We investigate the reason why the structural filtering fails when the slope is not accurate enough. The principle of the structural filtering is to create a local window along the structural direction, or in other words, to create a locally flattened gather to apply the 1D median or mean filter. When the slope is accurate, e.g., using the plane-wave destruction algorithm (Fomel, 2002), the local gather is exactly flattened. However, when the slope is not precise enough, the local gather still contains curved events. In this case, we take advantage of the spatially varying median filter to deal with the slightly curved events in the flattened dimension. The proposed method is thus capable of preserving more useful energy than the traditional structural filtering method.

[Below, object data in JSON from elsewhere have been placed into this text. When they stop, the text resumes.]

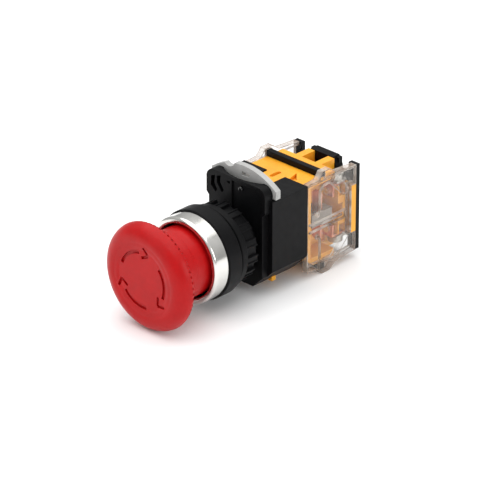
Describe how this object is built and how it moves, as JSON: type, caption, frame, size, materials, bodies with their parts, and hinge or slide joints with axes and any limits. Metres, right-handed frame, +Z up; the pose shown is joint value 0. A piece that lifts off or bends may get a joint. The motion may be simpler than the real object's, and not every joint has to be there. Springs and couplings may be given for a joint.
{
  "type": "emergency stop push button",
  "caption": "Twist-to-release emergency stop button: red mushroom head, chrome ring, panel nut, black base with lock lever, orange contact block with clear side covers.",
  "frame": {"origin": "on the button's axis, in the plane of the gasket's rear face, which lies on the front of the panel", "axes": "+Y rearwards along the button's axis, away from the mushroom; +Z up; +X to the right of a person facing the mushroom"},
  "size_m": [0.04, 0.0943, 0.046],
  "materials": {
    "red_plastic": "smooth moulded, satin gloss",
    "chrome_plate": "polished",
    "black_plastic": "fine moulded texture",
    "black_gloss": "smooth",
    "black_rubber": "soft",
    "grey_plastic": "light grey, smooth moulded",
    "white_plastic": "smooth",
    "smoke_plastic": "smooth, dull brown-grey",
    "orange_plastic": "smooth moulded",
    "clear_plastic": "clear, slightly milky",
    "spring_steel": "drawn wire",
    "plated_steel": "nickel plated",
    "contact_copper": "copper-red strip",
    "contact_silver": "silver tip"
  },
  "bodies": {
    "base": {"operator_body": "black_plastic", "bezel_ring": "chrome_plate", "panel_gasket": "black_rubber", "panel_nut": "black_plastic", "shaft_seal": "black_rubber", "guide_bush": "white_plastic", "return_spring": "spring_steel", "mounting_base": "black_plastic", "stop_pin": "black_gloss", "contact_housing": "orange_plastic", "cross_bar_top": "black_plastic", "cross_bar_bottom": "black_plastic", "rear_plate": "black_plastic", "side_cover_right": "clear_plastic", "side_cover_left": "clear_plastic", "slider_spring": "spring_steel", "nc_terminal_top": "contact_copper", "nc_terminal_bottom": "contact_copper", "no_terminal_top": "contact_copper", "no_terminal_bottom": "contact_copper", "nc_fixed_tips": "contact_silver", "no_fixed_tips": "contact_silver", "clamp_plates": "plated_steel", "terminal_screws": "plated_steel"},
    "mushroom": {"mushroom_cap": "red_plastic", "cap_skirt": "red_plastic", "release_cam": "white_plastic"},
    "plunger": {"plunger": "white_plastic", "retaining_clip": "spring_steel", "twist_spring": "spring_steel", "latch_spring": "spring_steel"},
    "latch_pin_right": {"latch_pin_right": "plated_steel"},
    "latch_pin_left": {"latch_pin_left": "plated_steel"},
    "slider": {"contact_slider": "smoke_plastic", "nc_spring": "spring_steel", "no_spring": "spring_steel"},
    "nc_bridge": {"nc_bridge": "contact_copper", "nc_bridge_tips": "contact_silver"},
    "no_bridge": {"no_bridge": "contact_copper", "no_bridge_tips": "contact_silver"},
    "lock_ring": {"lock_ring": "grey_plastic"}
  },
  "joints": [
    {"name": "button_press", "type": "slide", "parent": "base", "child": "plunger", "axis": [0, 1, 0], "range_m": [0, 0.0045], "stiffness_N_per_m": 2500, "springref_m": -0.004, "deforming": ["return_spring", "slider_spring"]},
    {"name": "button_twist", "type": "hinge", "parent": "plunger", "child": "mushroom", "pos_m": [0, 0, 0], "axis": [0, 1, 0], "range_deg": [0, 45], "stiffness_Nm_per_rad": 0.05, "springref_deg": -11.46, "deforming": ["twist_spring"]},
    {"name": "latch_pin_right_slide", "type": "slide", "parent": "plunger", "child": "latch_pin_right", "axis": [1, 0, 0], "range_m": [0, 0.0009]},
    {"name": "latch_pin_left_slide", "type": "slide", "parent": "plunger", "child": "latch_pin_left", "axis": [-1, 0, 0], "range_m": [0, 0.0009]},
    {"name": "slider_slide", "type": "slide", "parent": "base", "child": "slider", "axis": [0, 1, 0], "range_m": [0, 0.0045]},
    {"name": "nc_bridge_lag", "type": "slide", "parent": "slider", "child": "nc_bridge", "axis": [0, 1, 0], "range_m": [-0.001, 0], "deforming": ["nc_spring"]},
    {"name": "no_bridge_lag", "type": "slide", "parent": "slider", "child": "no_bridge", "axis": [0, 1, 0], "range_m": [-0.0013, 0], "deforming": ["no_spring"]},
    {"name": "lock_ring_turn", "type": "hinge", "parent": "base", "child": "lock_ring", "pos_m": [0, 0.01835, 0], "axis": [0, 1, 0], "range_deg": [-20, 0]}
  ],
  "couplings": [
    {"joint": "latch_pin_right_slide", "follows": "button_press", "ratio": 0.2},
    {"joint": "latch_pin_left_slide", "follows": "button_press", "ratio": 0.2},
    {"joint": "slider_slide", "follows": "button_press", "ratio": 1},
    {"joint": "nc_bridge_lag", "follows": "button_press", "ratio": -0.2222},
    {"joint": "no_bridge_lag", "follows": "button_press", "ratio": -0.2888}
  ]
}
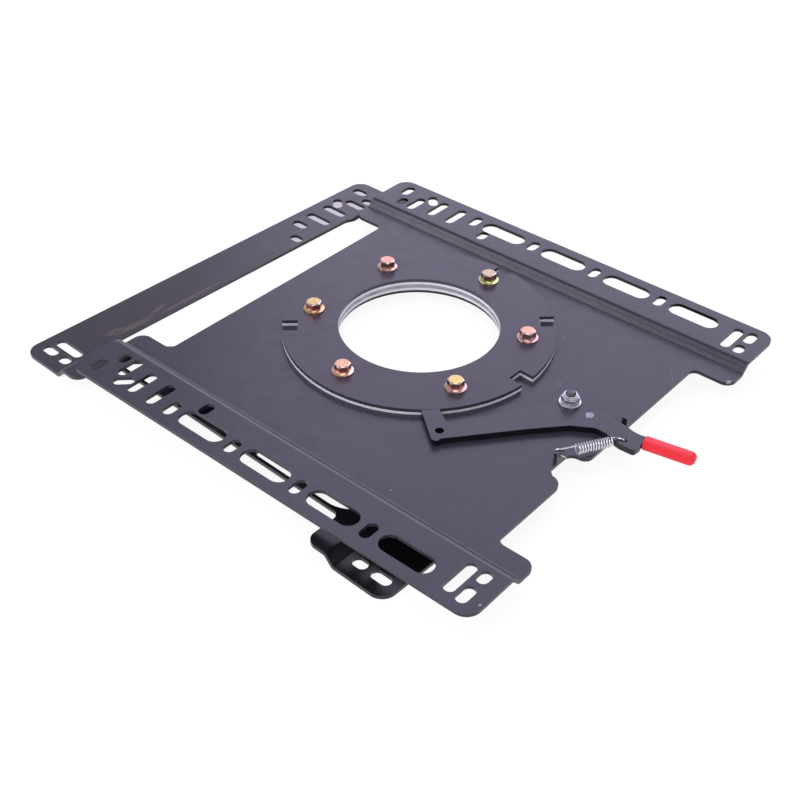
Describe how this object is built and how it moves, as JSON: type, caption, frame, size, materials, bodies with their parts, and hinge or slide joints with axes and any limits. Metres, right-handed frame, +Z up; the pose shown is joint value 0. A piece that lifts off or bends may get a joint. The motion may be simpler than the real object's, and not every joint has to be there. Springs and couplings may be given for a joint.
{
  "type": "swivel seat base",
  "caption": "Flat swivel base for a vehicle seat: crossed pressed steel plates turning round a bolted ring with a sprung lock lever.",
  "frame": {"origin": "on the swivel axis, in the plane that the upper plate slides on", "axes": "+Z up along the swivel axis; X along the rails of the lower plate, which is fixed to the vehicle; +Y across them, towards the wide side of the lower plate and away from the lever's grip"},
  "size_m": [0.416, 0.4868, 0.0334],
  "materials": {
    "black_coat": "satin powder coat",
    "slide_plastic": "smooth slide ring",
    "plain_steel": "plain",
    "yellow_zinc": "yellow passivated zinc",
    "bright_zinc": "bright zinc",
    "red_vinyl": "dipped vinyl"
  },
  "bodies": {
    "floor_base": {"lower_plate": "black_coat", "lower_slide_ring": "slide_plastic", "spacer_ring": "plain_steel", "upper_slide_ring": "slide_plastic", "clamp_ring": "black_coat", "ring_bolt_1": "yellow_zinc", "ring_bolt_2": "yellow_zinc", "ring_bolt_3": "yellow_zinc", "ring_bolt_4": "yellow_zinc", "ring_bolt_5": "yellow_zinc", "ring_bolt_6": "yellow_zinc", "ring_nut_1": "plain_steel", "ring_nut_2": "plain_steel", "ring_nut_3": "plain_steel", "ring_nut_4": "plain_steel", "ring_nut_5": "plain_steel", "ring_nut_6": "plain_steel"},
    "seat_plate": {"upper_plate": "black_coat", "pivot_stud": "bright_zinc", "pivot_shim": "bright_zinc", "pivot_washer": "bright_zinc", "pivot_nut": "bright_zinc", "return_spring": "bright_zinc"},
    "lever": {"lock_lever": "black_coat", "lever_bush": "bright_zinc", "lever_rivet": "bright_zinc", "lever_grip": "red_vinyl"}
  },
  "joints": [
    {"name": "swivel", "type": "hinge", "parent": "floor_base", "child": "seat_plate", "pos_m": [0, 0, 0], "axis": [0, 0, 1], "continuous": true},
    {"name": "lever_pull", "type": "hinge", "parent": "seat_plate", "child": "lever", "pos_m": [0.00032, -0.15357, 0.00615], "axis": [0, 0, 1], "range_deg": [0, 5], "stiffness_Nm_per_rad": 2, "springref_deg": -17.19, "deforming": ["return_spring"]}
  ]
}
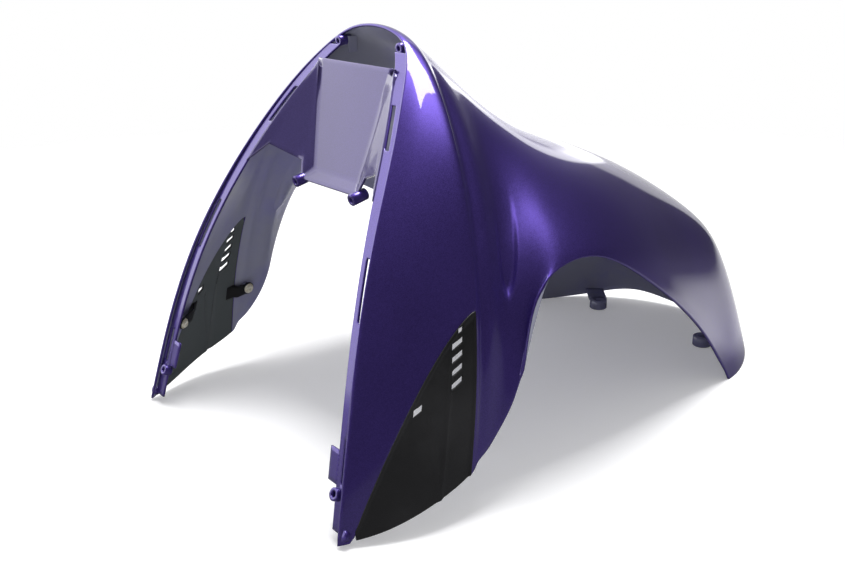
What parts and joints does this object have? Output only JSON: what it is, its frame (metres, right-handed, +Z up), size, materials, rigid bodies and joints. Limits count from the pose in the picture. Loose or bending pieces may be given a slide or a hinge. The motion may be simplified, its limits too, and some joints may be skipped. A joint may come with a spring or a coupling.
{
  "type": "scooter front fairing",
  "caption": "Glossy moulded front fairing of a motor scooter: leg shield and front mudguard in one shell, with screwed-in dark vent inserts in its wings.",
  "frame": {"origin": "centre of the footprint, on the floor that the nose and the wing tips stand on", "axes": "+X towards the nose, +Y towards the left wing, +Z up"},
  "size_m": [0.725, 0.4508, 0.421],
  "materials": {
    "shell_paint": "metallic blue-violet paint under clear coat outside, bare dark plastic with overspray inside",
    "insert_plastic": "fine-grained black plastic",
    "screw_zinc": "yellow zinc plated",
    "washer_zinc": "yellow zinc plated, dull"
  },
  "bodies": {
    "root": {"main_shell": "shell_paint", "right_vent_insert": "insert_plastic", "left_vent_insert": "insert_plastic", "insert_screws": "screw_zinc", "insert_washers": "washer_zinc"}
  },
  "joints": []
}
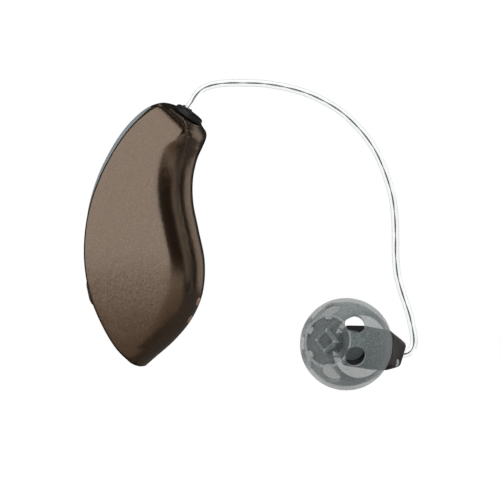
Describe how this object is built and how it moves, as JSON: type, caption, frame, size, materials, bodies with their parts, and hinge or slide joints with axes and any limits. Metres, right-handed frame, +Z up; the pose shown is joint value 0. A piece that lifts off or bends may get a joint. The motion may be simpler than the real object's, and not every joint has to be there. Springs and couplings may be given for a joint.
{
  "type": "hearing aid",
  "caption": "Behind-the-ear hearing aid: comma-shaped brown housing with charging contacts, and a receiver in a soft dome on a clear wire tube.",
  "frame": {"origin": "the hollow of the housing's front edge, on its middle plane, where the ear carries it", "axes": "+X to the front of the wearer, +Y away from the head, +Z up; built for the left ear"},
  "size_m": [0.0403, 0.0209, 0.0346],
  "materials": {
    "bronze_paint": "metallic brown lacquer with fine flake over moulded plastic",
    "spine_grey": "satin grey moulding",
    "button_grey": "satin dark grey",
    "black_plastic": "satin black",
    "clear_tube": "clear",
    "conductor": "dark insulated strands",
    "copper_gold": "polished copper-gold plating",
    "smoke_silicone": "smoky translucent, frosted",
    "black_rubber": "matt",
    "board_green": "solder mask",
    "chip_black": "moulded epoxy",
    "steel": "fine brushed",
    "copper_wire": "enamelled copper",
    "ferrite": "sintered",
    "chassis_grey": "moulded",
    "marker_grey": "printed dot",
    "guard_plastic": "moulded"
  },
  "bodies": {
    "housing": {"body_shell": "bronze_paint", "spine_cover": "spine_grey", "mic_screens": "steel", "mic_gaskets": "black_rubber", "microphone_front": "steel", "microphone_rear": "steel", "chassis": "chassis_grey", "circuit_board": "board_green", "sound_processor": "chip_black", "radio_chip": "chip_black", "memory_chip": "chip_black", "small_components": "ferrite", "coil_core": "ferrite", "coil_winding": "copper_wire", "antenna": "copper_wire", "battery_cell": "steel", "battery_tab_positive": "steel", "battery_tab_negative": "steel", "charge_contact_upper": "copper_gold", "charge_contact_lower": "copper_gold", "contact_seals": "black_rubber", "contact_springs": "copper_gold", "tact_switch": "chip_black", "switch_dome": "steel", "button_seal": "black_rubber", "receiver_socket": "black_plastic", "socket_contacts": "copper_gold"},
    "button": {"push_button": "button_grey"},
    "receiver_unit": {"plug_body": "black_plastic", "plug_contacts": "copper_gold", "plug_seal": "black_rubber", "wire_tube": "clear_tube", "wire_core": "conductor", "case_rear": "black_plastic", "case_front": "black_plastic", "speaker_driver": "steel", "driver_spout": "steel", "driver_cushions": "black_rubber", "side_marker": "marker_grey"},
    "ear_dome": {"dome": "smoke_silicone"},
    "guard": {"wax_guard": "guard_plastic"}
  },
  "joints": [
    {"name": "button_press", "type": "slide", "parent": "housing", "child": "button", "axis": [0.9757, 0, 0.2192], "range_m": [0, 0.00025], "stiffness_N_per_m": 400},
    {"name": "receiver_unplug", "type": "slide", "parent": "housing", "child": "receiver_unit", "axis": [0.5929, 0, 0.8053], "range_m": [0, 0.0035]},
    {"name": "dome_pull", "type": "slide", "parent": "receiver_unit", "child": "ear_dome", "axis": [-0.215, -0.97, 0.1132], "range_m": [0, 0.0035]},
    {"name": "wax_guard_pull", "type": "slide", "parent": "receiver_unit", "child": "guard", "axis": [-0.215, -0.97, 0.1132], "range_m": [0, 0.0015]}
  ]
}
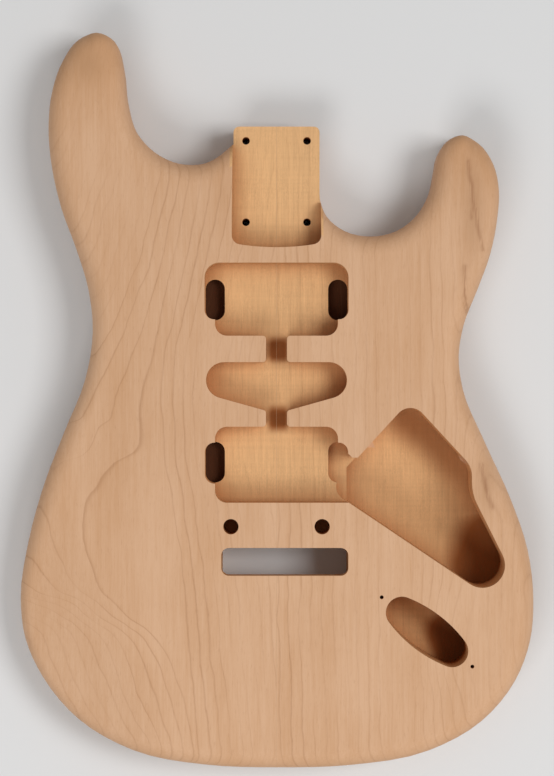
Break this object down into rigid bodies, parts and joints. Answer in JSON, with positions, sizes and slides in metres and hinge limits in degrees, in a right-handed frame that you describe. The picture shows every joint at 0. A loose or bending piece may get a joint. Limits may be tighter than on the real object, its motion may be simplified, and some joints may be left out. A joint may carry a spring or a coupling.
{
  "type": "electric guitar body",
  "caption": "Bare solid-wood electric guitar body, edge-glued from two boards, double cutaway, routed for a bolt-on neck, pickups, controls and tremolo.",
  "frame": {"origin": "middle of the body's length and width, on its flat back face", "axes": "+X to the treble side, +Y along the body towards the neck, +Z out of the front face; the body lies on its back"},
  "size_m": [0.32, 0.4572, 0.0444],
  "materials": {
    "bass_side_board": "sanded bare wood",
    "treble_side_board": "sanded bare wood",
    "centre_glue_line": "dried clear wood glue, scraped flush"
  },
  "bodies": {
    "root": {"bass_side_board": "bass_side_board", "treble_side_board": "treble_side_board", "centre_glue_line": "centre_glue_line"}
  },
  "joints": []
}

The paper is organized as follows, we first introduce the basics of median filtering and structure-oriented filtering. Then, we focus on introducing the proposed structure-oriented space-varying median filtering method. We also introduce the way we imbed the proposed filtering method in the shaping regularized iterative deblending framework. Next, we use several synthetic and real data examples to show the potential of the proposed method, either in obtaining a fast simultaneous source separation, or in improving the deblending performance in an iterative fashion. Finally, we draw some key conclusions at the end of the paper.